<<<<
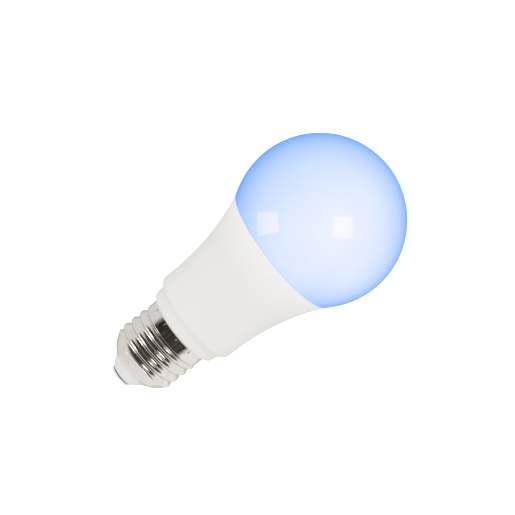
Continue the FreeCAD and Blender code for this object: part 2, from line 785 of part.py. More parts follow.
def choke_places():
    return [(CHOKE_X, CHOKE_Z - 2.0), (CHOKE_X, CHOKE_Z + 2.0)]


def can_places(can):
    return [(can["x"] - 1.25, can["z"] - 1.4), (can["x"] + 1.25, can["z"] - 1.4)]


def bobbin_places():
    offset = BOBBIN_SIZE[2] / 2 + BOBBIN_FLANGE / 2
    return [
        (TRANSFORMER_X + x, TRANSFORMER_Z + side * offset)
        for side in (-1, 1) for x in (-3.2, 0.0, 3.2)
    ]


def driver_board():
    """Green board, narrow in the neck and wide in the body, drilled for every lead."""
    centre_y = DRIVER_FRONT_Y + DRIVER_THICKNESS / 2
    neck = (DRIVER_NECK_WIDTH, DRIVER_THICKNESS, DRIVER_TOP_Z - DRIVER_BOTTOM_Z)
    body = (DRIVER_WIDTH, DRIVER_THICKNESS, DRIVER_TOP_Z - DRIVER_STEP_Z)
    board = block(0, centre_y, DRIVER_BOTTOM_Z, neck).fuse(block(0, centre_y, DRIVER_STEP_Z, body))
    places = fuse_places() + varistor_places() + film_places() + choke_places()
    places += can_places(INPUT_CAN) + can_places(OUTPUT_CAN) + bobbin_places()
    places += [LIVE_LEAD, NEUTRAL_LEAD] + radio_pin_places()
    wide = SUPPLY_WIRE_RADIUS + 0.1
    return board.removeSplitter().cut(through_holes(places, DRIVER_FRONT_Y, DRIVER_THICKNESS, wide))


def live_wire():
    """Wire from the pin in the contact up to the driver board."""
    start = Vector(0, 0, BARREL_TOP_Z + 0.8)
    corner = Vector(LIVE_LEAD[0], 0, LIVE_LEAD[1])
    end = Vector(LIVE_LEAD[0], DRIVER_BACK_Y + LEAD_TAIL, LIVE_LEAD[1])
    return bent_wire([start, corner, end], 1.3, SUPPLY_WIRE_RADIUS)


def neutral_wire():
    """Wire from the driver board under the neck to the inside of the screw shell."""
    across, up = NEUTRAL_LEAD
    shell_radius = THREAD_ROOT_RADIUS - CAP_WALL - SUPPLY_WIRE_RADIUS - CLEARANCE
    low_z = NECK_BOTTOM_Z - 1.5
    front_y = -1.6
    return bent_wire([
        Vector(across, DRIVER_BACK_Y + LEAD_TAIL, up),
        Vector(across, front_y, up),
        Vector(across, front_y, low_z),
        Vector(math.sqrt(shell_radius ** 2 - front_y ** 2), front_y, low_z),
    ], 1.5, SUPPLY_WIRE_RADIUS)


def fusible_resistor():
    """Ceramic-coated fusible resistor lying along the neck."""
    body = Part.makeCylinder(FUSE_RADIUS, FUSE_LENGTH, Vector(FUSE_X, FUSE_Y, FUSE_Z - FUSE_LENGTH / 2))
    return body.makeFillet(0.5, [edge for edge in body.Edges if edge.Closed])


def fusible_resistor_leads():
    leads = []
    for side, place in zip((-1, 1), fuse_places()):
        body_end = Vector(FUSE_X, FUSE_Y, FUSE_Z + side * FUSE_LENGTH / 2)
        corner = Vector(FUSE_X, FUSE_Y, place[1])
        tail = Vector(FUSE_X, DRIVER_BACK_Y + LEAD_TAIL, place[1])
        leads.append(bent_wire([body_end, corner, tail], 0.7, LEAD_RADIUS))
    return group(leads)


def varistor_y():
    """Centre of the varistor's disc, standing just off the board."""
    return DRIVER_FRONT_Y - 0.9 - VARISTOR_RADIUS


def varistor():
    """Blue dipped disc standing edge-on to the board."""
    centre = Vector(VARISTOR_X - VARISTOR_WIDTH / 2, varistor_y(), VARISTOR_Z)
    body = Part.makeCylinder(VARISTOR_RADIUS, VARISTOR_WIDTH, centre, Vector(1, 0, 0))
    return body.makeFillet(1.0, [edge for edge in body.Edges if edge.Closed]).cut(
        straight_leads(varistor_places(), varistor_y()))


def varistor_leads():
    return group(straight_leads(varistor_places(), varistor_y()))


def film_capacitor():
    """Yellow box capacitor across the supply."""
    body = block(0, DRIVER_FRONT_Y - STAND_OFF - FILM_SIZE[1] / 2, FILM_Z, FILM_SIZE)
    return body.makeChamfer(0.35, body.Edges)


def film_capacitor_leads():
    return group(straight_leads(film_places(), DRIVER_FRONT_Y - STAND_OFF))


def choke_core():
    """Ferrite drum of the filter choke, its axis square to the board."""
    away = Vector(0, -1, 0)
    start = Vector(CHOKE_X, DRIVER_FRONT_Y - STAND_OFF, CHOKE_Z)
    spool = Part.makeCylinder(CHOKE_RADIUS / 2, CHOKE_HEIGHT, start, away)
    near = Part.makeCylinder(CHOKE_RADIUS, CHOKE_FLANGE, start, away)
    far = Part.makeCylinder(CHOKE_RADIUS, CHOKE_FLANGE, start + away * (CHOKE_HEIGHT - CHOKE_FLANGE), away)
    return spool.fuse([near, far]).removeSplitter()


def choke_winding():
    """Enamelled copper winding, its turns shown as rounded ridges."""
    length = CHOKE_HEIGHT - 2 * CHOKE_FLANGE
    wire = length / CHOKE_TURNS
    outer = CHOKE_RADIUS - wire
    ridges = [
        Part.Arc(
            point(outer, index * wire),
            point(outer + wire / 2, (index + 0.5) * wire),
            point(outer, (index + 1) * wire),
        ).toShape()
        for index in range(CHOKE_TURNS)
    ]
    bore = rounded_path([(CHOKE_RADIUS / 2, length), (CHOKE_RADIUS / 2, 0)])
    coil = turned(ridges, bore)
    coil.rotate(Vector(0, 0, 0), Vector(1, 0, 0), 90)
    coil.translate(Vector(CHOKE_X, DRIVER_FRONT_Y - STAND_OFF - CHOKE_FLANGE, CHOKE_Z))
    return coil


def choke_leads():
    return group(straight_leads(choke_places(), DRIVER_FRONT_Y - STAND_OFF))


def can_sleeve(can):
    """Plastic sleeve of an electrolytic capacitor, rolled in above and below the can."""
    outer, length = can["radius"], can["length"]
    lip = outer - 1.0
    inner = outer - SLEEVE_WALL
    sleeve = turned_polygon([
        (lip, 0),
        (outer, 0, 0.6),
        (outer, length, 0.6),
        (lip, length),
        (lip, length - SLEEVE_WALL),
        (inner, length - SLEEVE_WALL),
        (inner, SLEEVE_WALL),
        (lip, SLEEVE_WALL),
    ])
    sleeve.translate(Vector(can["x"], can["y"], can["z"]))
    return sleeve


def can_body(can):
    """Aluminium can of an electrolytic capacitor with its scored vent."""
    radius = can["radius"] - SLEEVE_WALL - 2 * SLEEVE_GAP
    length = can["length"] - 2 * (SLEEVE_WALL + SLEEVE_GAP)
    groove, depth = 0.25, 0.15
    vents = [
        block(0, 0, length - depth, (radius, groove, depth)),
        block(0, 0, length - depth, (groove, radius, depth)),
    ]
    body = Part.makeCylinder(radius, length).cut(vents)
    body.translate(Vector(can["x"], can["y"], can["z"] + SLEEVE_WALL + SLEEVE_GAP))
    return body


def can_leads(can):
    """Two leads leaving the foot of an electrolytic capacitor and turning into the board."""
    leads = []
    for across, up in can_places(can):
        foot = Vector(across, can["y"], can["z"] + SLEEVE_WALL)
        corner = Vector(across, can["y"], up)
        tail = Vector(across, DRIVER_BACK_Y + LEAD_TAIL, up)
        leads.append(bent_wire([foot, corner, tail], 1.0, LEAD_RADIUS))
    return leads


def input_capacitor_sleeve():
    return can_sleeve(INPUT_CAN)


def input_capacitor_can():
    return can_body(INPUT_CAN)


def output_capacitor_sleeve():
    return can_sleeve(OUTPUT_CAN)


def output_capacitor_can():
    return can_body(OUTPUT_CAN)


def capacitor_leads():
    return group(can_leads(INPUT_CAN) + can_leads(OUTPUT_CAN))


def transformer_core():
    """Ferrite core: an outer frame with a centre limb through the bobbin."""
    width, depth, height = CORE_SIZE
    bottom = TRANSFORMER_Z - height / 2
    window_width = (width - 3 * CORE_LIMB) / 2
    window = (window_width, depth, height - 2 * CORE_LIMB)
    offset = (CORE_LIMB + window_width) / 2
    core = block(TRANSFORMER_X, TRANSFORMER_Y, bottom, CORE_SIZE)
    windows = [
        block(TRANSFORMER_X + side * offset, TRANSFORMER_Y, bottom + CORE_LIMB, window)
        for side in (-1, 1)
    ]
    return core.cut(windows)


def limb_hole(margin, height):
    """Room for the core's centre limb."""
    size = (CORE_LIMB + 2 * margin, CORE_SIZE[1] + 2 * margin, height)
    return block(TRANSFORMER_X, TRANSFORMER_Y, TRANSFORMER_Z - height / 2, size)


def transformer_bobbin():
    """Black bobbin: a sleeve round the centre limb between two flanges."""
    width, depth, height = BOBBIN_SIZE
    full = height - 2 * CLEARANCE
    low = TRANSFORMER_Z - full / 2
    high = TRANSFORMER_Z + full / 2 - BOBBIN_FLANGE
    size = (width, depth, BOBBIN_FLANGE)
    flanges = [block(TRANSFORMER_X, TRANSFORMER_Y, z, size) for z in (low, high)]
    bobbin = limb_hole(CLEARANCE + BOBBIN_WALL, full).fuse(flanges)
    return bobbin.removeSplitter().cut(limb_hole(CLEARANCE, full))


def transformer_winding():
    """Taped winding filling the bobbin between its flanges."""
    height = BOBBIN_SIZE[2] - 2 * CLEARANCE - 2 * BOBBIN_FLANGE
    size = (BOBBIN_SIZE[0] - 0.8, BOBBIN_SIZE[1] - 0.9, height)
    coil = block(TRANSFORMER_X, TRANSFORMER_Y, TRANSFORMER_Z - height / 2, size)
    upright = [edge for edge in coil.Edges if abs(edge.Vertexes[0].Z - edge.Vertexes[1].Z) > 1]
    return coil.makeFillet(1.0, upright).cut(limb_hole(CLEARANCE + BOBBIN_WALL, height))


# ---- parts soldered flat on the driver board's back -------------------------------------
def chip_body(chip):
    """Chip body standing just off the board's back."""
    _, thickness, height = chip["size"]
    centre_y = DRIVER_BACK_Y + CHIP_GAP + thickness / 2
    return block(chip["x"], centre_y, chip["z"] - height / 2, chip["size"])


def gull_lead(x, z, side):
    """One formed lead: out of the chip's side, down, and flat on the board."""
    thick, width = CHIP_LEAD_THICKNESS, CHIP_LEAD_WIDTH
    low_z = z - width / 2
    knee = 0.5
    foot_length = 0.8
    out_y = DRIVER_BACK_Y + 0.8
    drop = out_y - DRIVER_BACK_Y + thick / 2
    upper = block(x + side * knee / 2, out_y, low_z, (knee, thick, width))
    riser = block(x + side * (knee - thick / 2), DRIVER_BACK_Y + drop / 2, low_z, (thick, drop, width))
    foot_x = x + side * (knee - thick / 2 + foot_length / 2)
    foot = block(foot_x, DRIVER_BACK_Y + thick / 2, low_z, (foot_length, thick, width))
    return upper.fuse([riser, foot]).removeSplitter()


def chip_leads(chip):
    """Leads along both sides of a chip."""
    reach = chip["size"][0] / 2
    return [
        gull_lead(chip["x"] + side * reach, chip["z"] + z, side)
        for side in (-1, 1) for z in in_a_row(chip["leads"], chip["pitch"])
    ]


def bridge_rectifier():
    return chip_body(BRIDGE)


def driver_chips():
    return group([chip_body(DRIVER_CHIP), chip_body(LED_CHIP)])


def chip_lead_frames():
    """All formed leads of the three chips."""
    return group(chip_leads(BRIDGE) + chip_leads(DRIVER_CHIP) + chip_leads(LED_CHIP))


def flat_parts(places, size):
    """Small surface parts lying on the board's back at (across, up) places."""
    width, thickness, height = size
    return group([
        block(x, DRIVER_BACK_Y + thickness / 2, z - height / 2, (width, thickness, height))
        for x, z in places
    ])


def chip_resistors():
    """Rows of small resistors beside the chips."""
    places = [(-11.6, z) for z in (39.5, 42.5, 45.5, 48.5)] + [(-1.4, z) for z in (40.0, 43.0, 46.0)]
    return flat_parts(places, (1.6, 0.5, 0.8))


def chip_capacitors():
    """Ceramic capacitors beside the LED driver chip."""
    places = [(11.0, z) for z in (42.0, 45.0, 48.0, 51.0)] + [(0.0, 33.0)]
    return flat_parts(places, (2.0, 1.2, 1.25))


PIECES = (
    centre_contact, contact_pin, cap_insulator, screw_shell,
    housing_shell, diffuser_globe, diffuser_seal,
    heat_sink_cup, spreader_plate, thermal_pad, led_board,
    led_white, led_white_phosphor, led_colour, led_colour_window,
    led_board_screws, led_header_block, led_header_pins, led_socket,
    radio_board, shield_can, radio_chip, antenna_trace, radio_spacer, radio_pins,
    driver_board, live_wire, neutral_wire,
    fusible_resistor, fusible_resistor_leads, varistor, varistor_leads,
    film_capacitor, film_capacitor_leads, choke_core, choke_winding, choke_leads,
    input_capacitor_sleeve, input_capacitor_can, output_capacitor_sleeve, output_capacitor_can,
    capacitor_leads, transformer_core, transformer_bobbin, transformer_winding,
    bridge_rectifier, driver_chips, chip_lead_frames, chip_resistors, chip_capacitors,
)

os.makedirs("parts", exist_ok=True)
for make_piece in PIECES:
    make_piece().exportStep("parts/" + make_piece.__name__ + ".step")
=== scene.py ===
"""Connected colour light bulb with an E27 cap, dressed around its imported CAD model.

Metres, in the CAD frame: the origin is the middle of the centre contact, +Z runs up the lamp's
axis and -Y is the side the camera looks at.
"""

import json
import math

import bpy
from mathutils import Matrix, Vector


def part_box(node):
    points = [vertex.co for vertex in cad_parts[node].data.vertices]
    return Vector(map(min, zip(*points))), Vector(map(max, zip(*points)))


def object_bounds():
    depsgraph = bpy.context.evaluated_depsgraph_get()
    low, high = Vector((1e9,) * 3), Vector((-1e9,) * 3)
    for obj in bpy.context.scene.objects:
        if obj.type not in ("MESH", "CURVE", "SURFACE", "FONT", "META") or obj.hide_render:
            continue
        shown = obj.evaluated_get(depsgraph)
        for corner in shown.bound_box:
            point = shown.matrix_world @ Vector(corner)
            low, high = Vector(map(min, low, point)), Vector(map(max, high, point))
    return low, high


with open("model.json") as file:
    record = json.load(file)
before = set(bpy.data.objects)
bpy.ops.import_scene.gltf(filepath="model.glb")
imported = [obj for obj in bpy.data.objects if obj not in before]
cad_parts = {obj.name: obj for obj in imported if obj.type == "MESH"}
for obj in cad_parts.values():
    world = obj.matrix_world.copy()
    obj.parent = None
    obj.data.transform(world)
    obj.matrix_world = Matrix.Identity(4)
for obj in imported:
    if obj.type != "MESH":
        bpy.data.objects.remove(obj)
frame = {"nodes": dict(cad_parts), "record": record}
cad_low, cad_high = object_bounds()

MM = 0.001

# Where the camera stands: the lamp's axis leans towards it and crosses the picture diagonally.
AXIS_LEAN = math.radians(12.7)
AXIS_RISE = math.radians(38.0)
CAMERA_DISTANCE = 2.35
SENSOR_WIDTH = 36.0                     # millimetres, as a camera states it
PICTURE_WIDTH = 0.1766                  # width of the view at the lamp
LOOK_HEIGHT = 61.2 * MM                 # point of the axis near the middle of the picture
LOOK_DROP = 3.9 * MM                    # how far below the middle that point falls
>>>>
<<<<
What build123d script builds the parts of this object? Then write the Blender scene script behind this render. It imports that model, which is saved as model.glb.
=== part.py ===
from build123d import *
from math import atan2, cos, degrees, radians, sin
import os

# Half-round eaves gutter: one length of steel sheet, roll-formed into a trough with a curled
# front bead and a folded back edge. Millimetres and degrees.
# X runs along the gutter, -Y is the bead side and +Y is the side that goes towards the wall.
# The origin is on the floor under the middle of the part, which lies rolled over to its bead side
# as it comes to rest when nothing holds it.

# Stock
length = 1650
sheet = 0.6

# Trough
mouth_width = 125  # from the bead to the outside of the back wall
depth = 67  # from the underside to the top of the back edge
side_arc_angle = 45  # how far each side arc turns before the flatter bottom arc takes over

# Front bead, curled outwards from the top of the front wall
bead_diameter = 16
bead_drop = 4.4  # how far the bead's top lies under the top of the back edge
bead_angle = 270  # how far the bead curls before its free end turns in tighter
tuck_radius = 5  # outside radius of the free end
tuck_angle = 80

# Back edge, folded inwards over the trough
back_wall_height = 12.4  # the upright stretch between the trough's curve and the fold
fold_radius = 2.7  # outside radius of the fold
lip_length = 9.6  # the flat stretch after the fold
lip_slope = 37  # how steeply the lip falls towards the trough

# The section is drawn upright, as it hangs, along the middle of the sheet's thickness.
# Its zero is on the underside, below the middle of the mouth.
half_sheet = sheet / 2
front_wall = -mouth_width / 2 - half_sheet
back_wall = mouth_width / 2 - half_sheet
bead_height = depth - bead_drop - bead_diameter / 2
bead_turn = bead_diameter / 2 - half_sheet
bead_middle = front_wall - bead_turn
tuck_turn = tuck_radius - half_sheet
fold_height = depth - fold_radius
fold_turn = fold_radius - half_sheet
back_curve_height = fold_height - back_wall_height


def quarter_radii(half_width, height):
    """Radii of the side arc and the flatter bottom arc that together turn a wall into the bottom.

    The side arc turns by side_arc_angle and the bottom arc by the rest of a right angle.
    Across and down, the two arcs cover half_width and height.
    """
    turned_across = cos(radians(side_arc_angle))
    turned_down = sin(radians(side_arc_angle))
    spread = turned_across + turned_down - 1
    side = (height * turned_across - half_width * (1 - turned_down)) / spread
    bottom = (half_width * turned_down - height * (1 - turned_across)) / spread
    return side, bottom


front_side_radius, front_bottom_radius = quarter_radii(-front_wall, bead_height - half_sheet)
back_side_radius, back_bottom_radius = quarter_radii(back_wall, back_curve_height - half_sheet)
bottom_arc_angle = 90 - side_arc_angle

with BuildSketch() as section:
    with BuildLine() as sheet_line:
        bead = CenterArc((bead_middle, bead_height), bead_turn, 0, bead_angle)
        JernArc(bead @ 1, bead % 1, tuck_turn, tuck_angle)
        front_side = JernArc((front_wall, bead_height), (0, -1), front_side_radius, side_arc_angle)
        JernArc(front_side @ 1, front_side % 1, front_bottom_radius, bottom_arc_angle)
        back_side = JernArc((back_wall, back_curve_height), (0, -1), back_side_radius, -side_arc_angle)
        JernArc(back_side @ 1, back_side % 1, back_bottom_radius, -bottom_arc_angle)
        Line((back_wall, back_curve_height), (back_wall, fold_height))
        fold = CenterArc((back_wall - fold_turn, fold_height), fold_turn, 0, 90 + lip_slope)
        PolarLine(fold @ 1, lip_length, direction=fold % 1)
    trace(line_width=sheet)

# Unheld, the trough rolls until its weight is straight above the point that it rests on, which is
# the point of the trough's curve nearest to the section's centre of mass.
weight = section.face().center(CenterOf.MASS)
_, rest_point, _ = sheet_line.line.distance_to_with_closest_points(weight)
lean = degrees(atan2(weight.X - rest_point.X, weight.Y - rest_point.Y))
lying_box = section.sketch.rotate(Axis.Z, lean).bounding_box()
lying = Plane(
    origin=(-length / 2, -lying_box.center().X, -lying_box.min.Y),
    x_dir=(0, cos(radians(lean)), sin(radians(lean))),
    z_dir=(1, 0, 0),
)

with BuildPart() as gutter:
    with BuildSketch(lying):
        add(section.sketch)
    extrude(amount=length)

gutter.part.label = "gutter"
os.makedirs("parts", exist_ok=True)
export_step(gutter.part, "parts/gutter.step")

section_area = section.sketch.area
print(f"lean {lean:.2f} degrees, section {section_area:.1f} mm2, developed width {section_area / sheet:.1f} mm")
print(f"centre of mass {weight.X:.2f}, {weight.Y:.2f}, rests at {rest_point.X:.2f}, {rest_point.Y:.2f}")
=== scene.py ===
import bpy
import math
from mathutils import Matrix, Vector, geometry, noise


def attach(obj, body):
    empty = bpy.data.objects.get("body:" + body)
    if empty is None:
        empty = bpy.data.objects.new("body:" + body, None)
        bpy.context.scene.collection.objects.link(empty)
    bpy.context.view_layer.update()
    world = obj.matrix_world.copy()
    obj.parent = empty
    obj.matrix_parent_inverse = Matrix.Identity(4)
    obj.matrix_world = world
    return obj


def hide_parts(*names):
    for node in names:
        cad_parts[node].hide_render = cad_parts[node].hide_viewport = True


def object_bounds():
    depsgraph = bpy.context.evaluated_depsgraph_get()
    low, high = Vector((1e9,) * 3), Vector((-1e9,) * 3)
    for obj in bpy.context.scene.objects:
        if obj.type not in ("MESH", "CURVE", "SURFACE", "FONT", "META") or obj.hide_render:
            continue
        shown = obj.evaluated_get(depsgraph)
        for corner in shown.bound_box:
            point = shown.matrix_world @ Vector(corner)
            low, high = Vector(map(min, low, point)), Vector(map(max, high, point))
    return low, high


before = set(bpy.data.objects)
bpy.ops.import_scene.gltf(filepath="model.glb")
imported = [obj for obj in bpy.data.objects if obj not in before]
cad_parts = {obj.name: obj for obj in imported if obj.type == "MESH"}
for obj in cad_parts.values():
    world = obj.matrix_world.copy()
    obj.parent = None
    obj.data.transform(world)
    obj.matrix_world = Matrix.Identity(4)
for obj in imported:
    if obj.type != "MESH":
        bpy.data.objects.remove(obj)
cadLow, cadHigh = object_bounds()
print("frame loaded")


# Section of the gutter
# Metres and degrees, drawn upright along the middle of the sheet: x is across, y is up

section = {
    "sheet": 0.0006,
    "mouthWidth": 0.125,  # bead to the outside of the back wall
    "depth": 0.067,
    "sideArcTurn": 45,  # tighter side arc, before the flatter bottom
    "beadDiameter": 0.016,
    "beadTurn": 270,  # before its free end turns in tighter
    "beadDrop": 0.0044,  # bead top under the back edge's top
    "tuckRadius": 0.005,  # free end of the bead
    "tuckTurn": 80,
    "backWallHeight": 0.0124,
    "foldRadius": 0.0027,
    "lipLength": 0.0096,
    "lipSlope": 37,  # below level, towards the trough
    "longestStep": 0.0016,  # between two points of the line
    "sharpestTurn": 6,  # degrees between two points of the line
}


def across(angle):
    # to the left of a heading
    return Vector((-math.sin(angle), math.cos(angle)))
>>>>
* [Required task]
Would you quote everything above from the line containing "Continue the FreeCAD" down to the line containing "DRIVER_FRONT_Y, DRIVER_THICKNESS, wide))"? Include both of those lines and nothing else.

* [Final result]
Continue the FreeCAD and Blender code for this object: part 2, from line 785 of part.py. More parts follow.
def choke_places():
    return [(CHOKE_X, CHOKE_Z - 2.0), (CHOKE_X, CHOKE_Z + 2.0)]


def can_places(can):
    return [(can["x"] - 1.25, can["z"] - 1.4), (can["x"] + 1.25, can["z"] - 1.4)]


def bobbin_places():
    offset = BOBBIN_SIZE[2] / 2 + BOBBIN_FLANGE / 2
    return [
        (TRANSFORMER_X + x, TRANSFORMER_Z + side * offset)
        for side in (-1, 1) for x in (-3.2, 0.0, 3.2)
    ]


def driver_board():
    """Green board, narrow in the neck and wide in the body, drilled for every lead."""
    centre_y = DRIVER_FRONT_Y + DRIVER_THICKNESS / 2
    neck = (DRIVER_NECK_WIDTH, DRIVER_THICKNESS, DRIVER_TOP_Z - DRIVER_BOTTOM_Z)
    body = (DRIVER_WIDTH, DRIVER_THICKNESS, DRIVER_TOP_Z - DRIVER_STEP_Z)
    board = block(0, centre_y, DRIVER_BOTTOM_Z, neck).fuse(block(0, centre_y, DRIVER_STEP_Z, body))
    places = fuse_places() + varistor_places() + film_places() + choke_places()
    places += can_places(INPUT_CAN) + can_places(OUTPUT_CAN) + bobbin_places()
    places += [LIVE_LEAD, NEUTRAL_LEAD] + radio_pin_places()
    wide = SUPPLY_WIRE_RADIUS + 0.1
    return board.removeSplitter().cut(through_holes(places, DRIVER_FRONT_Y, DRIVER_THICKNESS, wide))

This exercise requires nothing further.